Start INFORMATION SHOWN

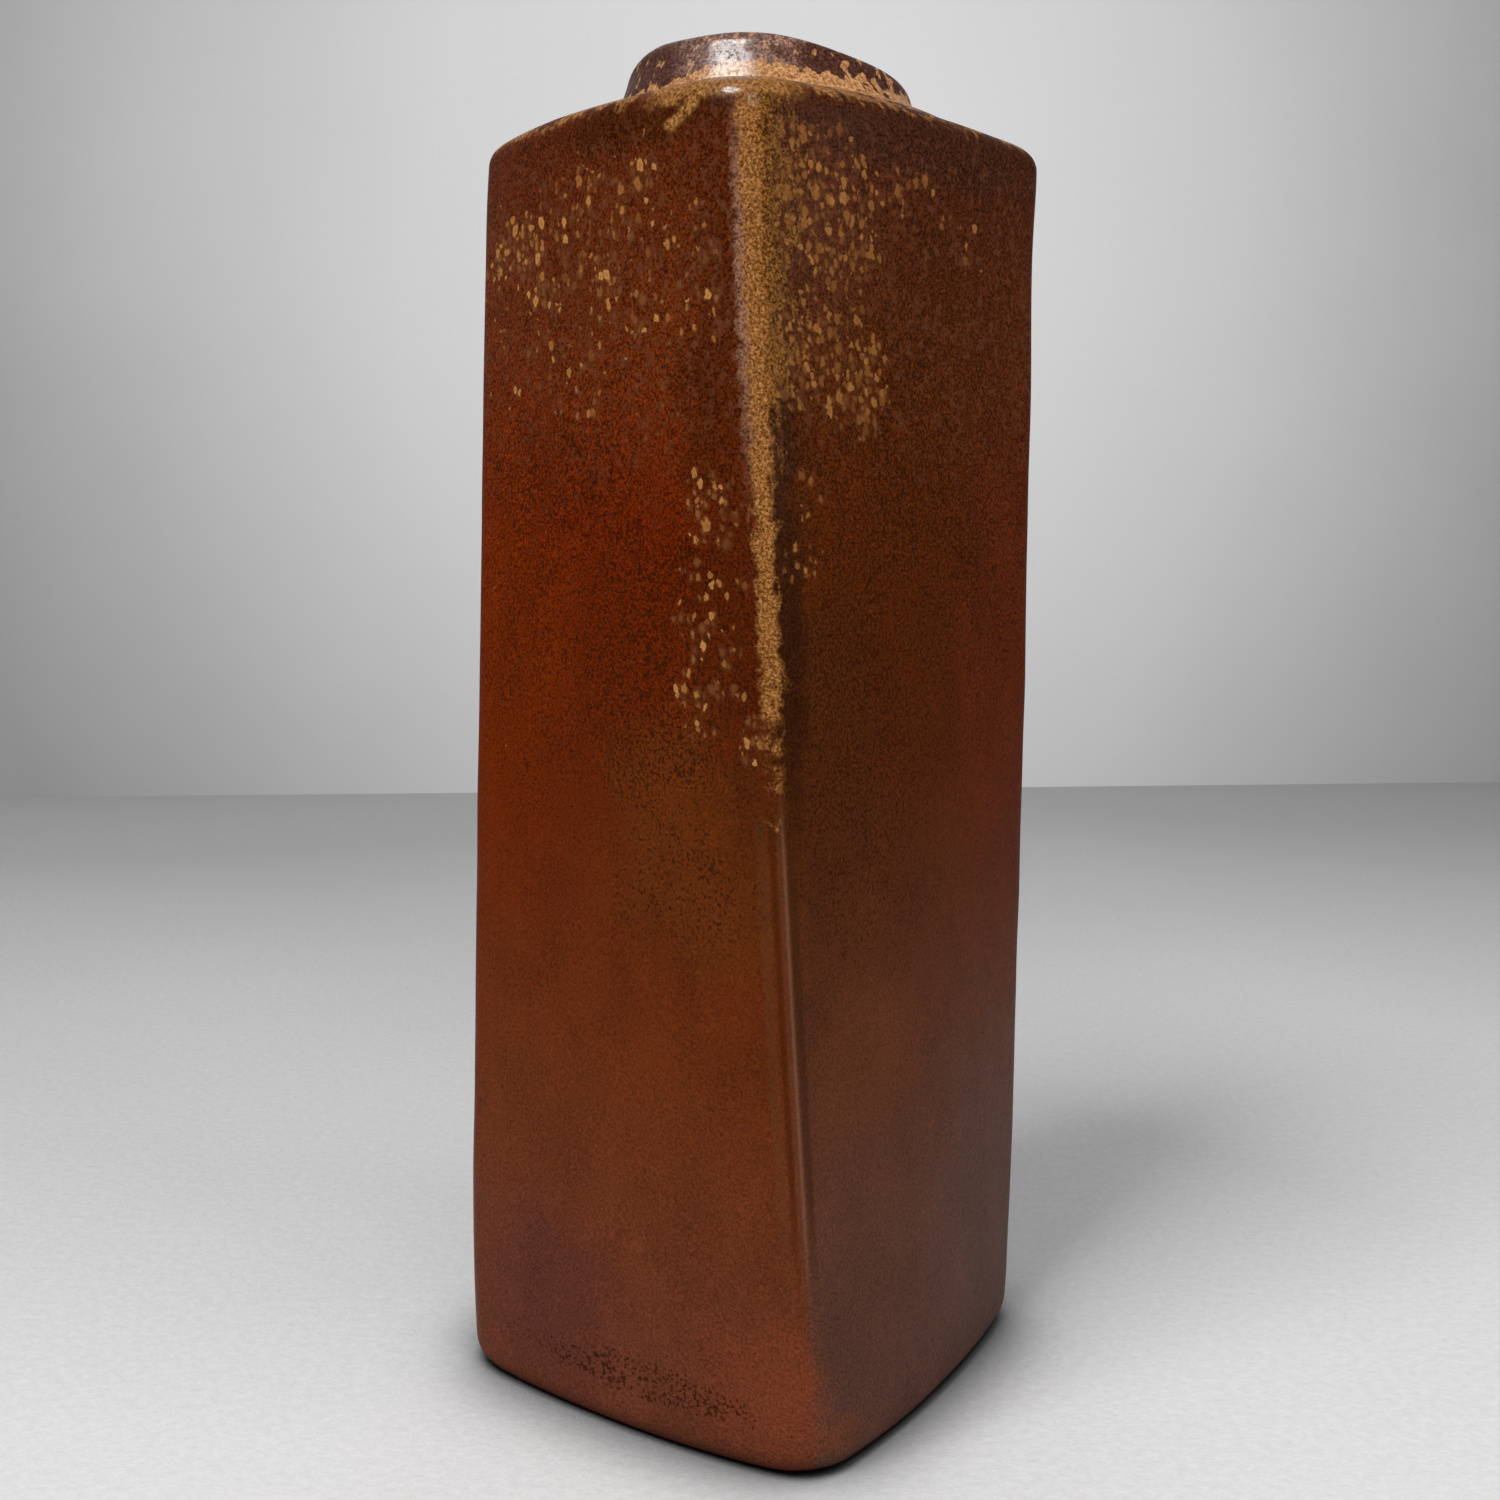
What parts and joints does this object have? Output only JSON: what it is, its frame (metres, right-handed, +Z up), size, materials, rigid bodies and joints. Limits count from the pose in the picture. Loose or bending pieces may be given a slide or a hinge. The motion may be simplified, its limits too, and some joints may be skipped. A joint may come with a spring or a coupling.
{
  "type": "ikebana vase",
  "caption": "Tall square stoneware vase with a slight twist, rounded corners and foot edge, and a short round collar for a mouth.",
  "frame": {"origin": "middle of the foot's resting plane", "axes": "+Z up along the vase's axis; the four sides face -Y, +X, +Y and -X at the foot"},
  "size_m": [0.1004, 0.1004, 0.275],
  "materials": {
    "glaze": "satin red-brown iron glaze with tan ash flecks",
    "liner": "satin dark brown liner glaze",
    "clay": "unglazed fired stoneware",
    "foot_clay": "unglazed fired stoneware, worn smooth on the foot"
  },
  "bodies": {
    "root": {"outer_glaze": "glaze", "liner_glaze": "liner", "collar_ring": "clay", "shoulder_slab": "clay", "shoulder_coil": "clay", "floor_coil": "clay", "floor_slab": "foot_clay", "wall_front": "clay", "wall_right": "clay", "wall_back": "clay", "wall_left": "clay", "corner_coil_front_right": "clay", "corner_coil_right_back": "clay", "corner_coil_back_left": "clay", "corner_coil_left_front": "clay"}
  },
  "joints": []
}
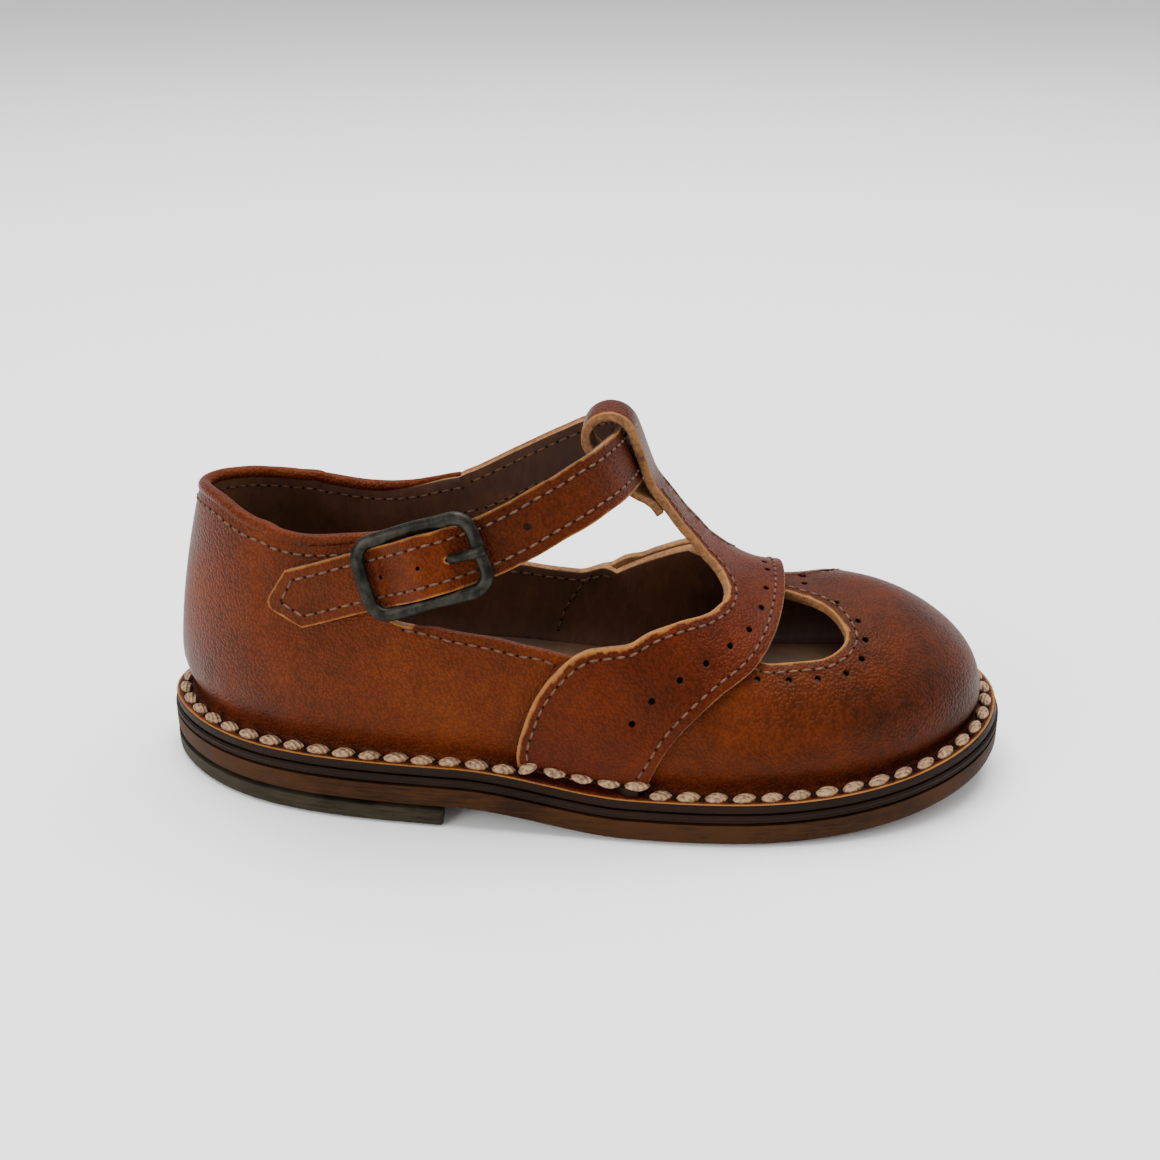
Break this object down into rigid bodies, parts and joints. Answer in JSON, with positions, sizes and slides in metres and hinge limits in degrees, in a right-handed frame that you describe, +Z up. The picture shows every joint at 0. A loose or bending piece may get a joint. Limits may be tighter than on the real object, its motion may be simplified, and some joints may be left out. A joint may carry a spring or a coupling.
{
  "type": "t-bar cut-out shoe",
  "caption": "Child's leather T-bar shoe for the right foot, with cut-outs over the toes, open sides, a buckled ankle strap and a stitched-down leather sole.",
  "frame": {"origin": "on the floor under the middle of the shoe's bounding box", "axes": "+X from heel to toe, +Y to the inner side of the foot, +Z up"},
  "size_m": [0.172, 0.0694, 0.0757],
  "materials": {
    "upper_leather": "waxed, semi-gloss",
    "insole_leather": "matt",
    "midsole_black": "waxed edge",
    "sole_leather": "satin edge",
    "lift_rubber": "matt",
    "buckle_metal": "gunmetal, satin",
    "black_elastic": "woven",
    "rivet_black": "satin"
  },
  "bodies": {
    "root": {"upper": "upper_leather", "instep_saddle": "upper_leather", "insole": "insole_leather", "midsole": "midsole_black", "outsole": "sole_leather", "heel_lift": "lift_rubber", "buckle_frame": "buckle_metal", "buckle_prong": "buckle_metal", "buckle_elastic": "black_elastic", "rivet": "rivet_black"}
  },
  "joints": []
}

End INFORMATION SHOWN
Start INFORMATION SHOWN

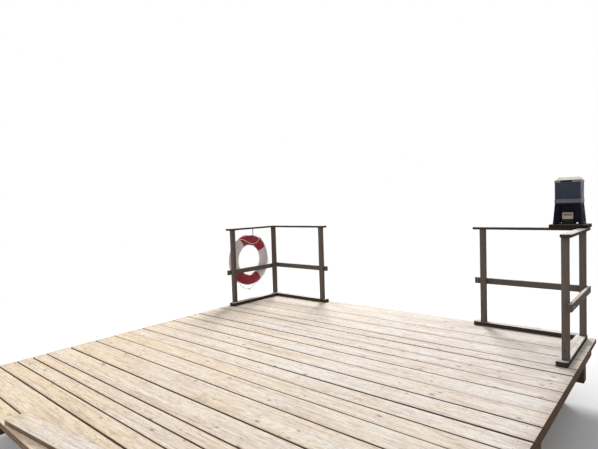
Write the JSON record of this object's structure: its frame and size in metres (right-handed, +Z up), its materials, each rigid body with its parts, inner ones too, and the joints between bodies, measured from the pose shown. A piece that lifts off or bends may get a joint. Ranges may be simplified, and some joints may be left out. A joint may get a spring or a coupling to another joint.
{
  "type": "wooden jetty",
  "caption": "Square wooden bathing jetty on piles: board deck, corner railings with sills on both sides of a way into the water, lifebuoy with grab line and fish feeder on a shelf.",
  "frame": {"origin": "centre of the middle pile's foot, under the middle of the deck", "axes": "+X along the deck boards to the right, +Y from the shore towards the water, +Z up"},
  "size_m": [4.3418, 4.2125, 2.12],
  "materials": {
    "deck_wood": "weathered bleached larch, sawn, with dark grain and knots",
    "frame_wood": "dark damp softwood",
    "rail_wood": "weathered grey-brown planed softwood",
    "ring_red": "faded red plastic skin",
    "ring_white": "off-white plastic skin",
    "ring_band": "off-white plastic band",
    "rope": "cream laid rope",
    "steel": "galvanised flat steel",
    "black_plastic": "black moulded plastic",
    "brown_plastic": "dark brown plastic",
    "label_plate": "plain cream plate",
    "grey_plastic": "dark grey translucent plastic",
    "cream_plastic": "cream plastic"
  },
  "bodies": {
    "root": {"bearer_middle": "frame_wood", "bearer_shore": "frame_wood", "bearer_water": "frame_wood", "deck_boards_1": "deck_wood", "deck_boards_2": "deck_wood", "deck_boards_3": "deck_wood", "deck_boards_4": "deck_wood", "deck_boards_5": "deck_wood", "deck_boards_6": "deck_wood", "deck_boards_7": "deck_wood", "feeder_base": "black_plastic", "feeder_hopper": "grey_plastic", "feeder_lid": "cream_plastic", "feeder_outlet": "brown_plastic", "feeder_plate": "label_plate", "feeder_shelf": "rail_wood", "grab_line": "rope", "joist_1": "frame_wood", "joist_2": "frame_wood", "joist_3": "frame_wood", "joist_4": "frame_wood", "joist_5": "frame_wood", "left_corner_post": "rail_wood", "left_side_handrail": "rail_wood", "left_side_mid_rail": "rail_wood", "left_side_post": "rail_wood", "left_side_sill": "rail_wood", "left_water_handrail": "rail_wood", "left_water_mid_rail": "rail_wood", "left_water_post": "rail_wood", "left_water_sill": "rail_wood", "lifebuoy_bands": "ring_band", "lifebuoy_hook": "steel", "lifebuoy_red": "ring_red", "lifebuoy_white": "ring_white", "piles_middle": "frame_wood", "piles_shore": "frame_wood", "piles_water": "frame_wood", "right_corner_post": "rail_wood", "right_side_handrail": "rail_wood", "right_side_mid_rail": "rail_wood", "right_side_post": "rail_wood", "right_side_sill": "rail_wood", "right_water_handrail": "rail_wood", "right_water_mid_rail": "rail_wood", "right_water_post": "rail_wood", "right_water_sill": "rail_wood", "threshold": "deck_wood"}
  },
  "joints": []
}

End INFORMATION SHOWN

DIRECTIONS FOR THIS TASK
Find the lines containing "into" and list every one of them.

FULL ANSWER
Break this object down into rigid bodies, parts and joints. Answer in JSON, with positions, sizes and slides in metres and hinge limits in degrees, in a right-handed frame that you describe, +Z up. The picture shows every joint at 0. A loose or bending piece may get a joint. Limits may be tighter than on the real object, its motion may be simplified, and some joints may be left out. A joint may carry a spring or a coupling.
  "caption": "Square wooden bathing jetty on piles: board deck, corner railings with sills on both sides of a way into the water, lifebuoy with grab line and fish feeder on a shelf.",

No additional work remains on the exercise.